Another record breaker was fullback Jeff Wilson, who became New Zealand's leading Test try scorer, beating John Kirwan's record of 35 with three tries to take his total to 37.

"People kept reminding me about the record, but I knew that if I was in the right place at the right time that I'd get it," Wilson said. "To be mentioned in the same breath as JK is a great honor."

"I knew when I got the ball that I was going to score, and that it would be the record," he said, admitting that he reveled in the huge spaces conceded by the overwhelmed Italians.

Wilson said that although there would be a lot of fitness work in France, the players would thrive from some leisure time.

"The coach is sure to give us some free time. He'd be crazy if he didn't."

Third, may not be so bad

Finishing third in the rugby World Cup groups doesn't necessary mean taking an early flight home.

Because the 20 teams are split into five groups of four, the organizers devised a system of playoffs to decide who reaches the last eight along with the five group winners.

The five runners up go into a series of playoffs but, because that also is an odd number, the organizers decided to let the best third-place finisher go into the playoffs too.

It's possible after the last series of group games, which finish on Saturday, that at least four third place teams could be tied for points and then it goes down point scored.
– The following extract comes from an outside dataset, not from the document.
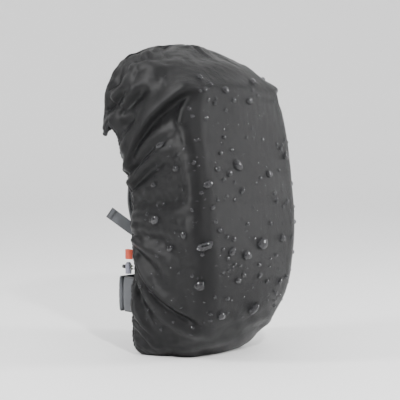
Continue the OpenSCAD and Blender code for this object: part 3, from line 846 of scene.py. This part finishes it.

If any teams are also tied on points scored, it does down to tries scored and, after that, dividing points scored by points conceded.

Good luck Cardiff

When he's at home, Samoan center To'o Vaega is constantly reminded of the day he scored a try in his team's historic 16-13 victory over Wales at the 1991 rugby World Cup in Cardiff.

His wife gave birth to their son while he was in Wales and he decided to name the boy "Cardiff".

"My wife, Leitutasi, gave birth back in Auckland and I was already away with the Samoan squad. I did not get chance to see my son until after the tournament," Vaega told the Western Mail.

"We did not name our son until I returned home and we called him Cardiff."

It could have been worse. After Thursday's 38-31 victory over the Welsh his next offspring could be called Millennium.